━━━ DATASET EXCERPT ━━━

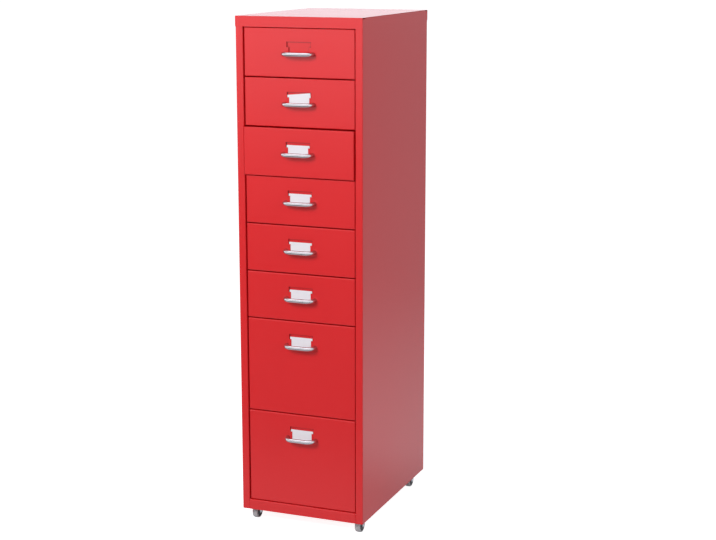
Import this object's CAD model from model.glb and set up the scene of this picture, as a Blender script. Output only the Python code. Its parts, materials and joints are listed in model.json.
import json
import math

import bmesh
import bpy
from mathutils import Matrix, Vector

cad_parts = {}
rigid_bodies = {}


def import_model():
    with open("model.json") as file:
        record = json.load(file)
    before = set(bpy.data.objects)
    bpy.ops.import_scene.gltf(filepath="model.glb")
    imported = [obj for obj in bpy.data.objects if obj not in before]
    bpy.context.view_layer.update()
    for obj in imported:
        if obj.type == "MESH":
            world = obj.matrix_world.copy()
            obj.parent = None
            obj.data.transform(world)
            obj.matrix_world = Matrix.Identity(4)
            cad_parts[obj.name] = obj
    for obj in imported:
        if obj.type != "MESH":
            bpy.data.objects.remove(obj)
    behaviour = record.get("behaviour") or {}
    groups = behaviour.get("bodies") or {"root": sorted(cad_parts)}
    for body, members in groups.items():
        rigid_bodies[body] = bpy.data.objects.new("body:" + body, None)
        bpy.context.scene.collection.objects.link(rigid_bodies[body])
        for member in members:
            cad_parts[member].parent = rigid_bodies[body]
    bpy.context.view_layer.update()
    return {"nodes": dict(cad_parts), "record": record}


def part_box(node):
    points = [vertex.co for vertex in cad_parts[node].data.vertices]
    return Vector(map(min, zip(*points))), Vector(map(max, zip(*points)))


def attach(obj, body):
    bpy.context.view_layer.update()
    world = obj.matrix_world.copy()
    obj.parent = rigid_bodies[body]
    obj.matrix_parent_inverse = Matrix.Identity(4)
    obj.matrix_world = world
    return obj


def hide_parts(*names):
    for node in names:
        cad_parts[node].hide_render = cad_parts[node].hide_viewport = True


for leftover in list(bpy.data.objects):
    bpy.data.objects.remove(leftover)

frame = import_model()
nodes = frame["nodes"]
mm = 0.001


class Wire:  # a node's output that can take part in a sum
    def __init__(self, graph, socket):
        self.graph = graph
        self.socket = socket

    def __add__(self, other):
        return self.graph.sum("ADD", self, other)

    def __sub__(self, other):
        return self.graph.sum("SUBTRACT", self, other)

    def __rsub__(self, other):
        return self.graph.sum("SUBTRACT", other, self)

    def __mul__(self, other):
        return self.graph.sum("MULTIPLY", self, other)

    __radd__ = __add__
    __rmul__ = __mul__


class Graph:  # the node tree of one material or of the world
    def __init__(self, owner):
        owner.use_nodes = True
        self.tree = owner.node_tree
        self.tree.nodes.clear()

    def add(self, kind, settings=None, inputs=None, out=0):
        node = self.tree.nodes.new("ShaderNode" + kind)
        for name, value in (settings or {}).items():
            setattr(node, name, value)
        for name, value in (inputs or {}).items():
            socket = node.inputs[name]
            if isinstance(value, Wire):
                self.tree.links.new(value.socket, socket)
            else:
                socket.default_value = value
        return Wire(self, node.outputs[out]) if len(node.outputs) else node

    def sum(self, operation, a, b):
        return self.add("Math", {"operation": operation}, {0: a, 1: b})

    def place(self, stretch=(1, 1, 1)):
        point = self.add("TexCoord", out="Object")
        return self.add("Mapping", inputs={"Vector": point, "Scale": stretch})

    def noise(self, place, scale, detail=2.0):
        return self.add("TexNoise", inputs={"Vector": place, "Scale": scale, "Detail": detail})

    def span(self, value, start, end, low, high):
        return self.add("MapRange", inputs={
            "Value": value, "From Min": start, "From Max": end, "To Min": low, "To Max": high})

    def mixture(self, share, a, b):  # of two values
        return a * share + b * (1 - share)

    def blend(self, factor, a, b):  # of two colours
        a, b = [tone if isinstance(tone, Wire) else (*tone, 1) for tone in (a, b)]
        sockets = {0: factor, 6: a, 7: b}  # where a Mix node of colours has them
        return self.add("Mix", {"data_type": "RGBA"}, sockets, out=2)

    def bump(self, height, depth):
        return self.add("Bump", inputs={"Height": height, "Distance": depth})

    def finish(self, shader):
        self.add("OutputMaterial", inputs={"Surface": shader})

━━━

* **TASK**
Starting at the line that contains "cad_parts[obj.name] = obj" and stopping at the line that contains "self.socket = socket", transcribe the lines exactly; both boundary lines are to be included.

* **SOLUTION TO THIS PROBLEM**
            cad_parts[obj.name] = obj
    for obj in imported:
        if obj.type != "MESH":
            bpy.data.objects.remove(obj)
    behaviour = record.get("behaviour") or {}
    groups = behaviour.get("bodies") or {"root": sorted(cad_parts)}
    for body, members in groups.items():
        rigid_bodies[body] = bpy.data.objects.new("body:" + body, None)
        bpy.context.scene.collection.objects.link(rigid_bodies[body])
        for member in members:
            cad_parts[member].parent = rigid_bodies[body]
    bpy.context.view_layer.update()
    return {"nodes": dict(cad_parts), "record": record}


def part_box(node):
    points = [vertex.co for vertex in cad_parts[node].data.vertices]
    return Vector(map(min, zip(*points))), Vector(map(max, zip(*points)))


def attach(obj, body):
    bpy.context.view_layer.update()
    world = obj.matrix_world.copy()
    obj.parent = rigid_bodies[body]
    obj.matrix_parent_inverse = Matrix.Identity(4)
    obj.matrix_world = world
    return obj


def hide_parts(*names):
    for node in names:
        cad_parts[node].hide_render = cad_parts[node].hide_viewport = True


for leftover in list(bpy.data.objects):
    bpy.data.objects.remove(leftover)

frame = import_model()
nodes = frame["nodes"]
mm = 0.001


class Wire:  # a node's output that can take part in a sum
    def __init__(self, graph, socket):
        self.graph = graph
        self.socket = socket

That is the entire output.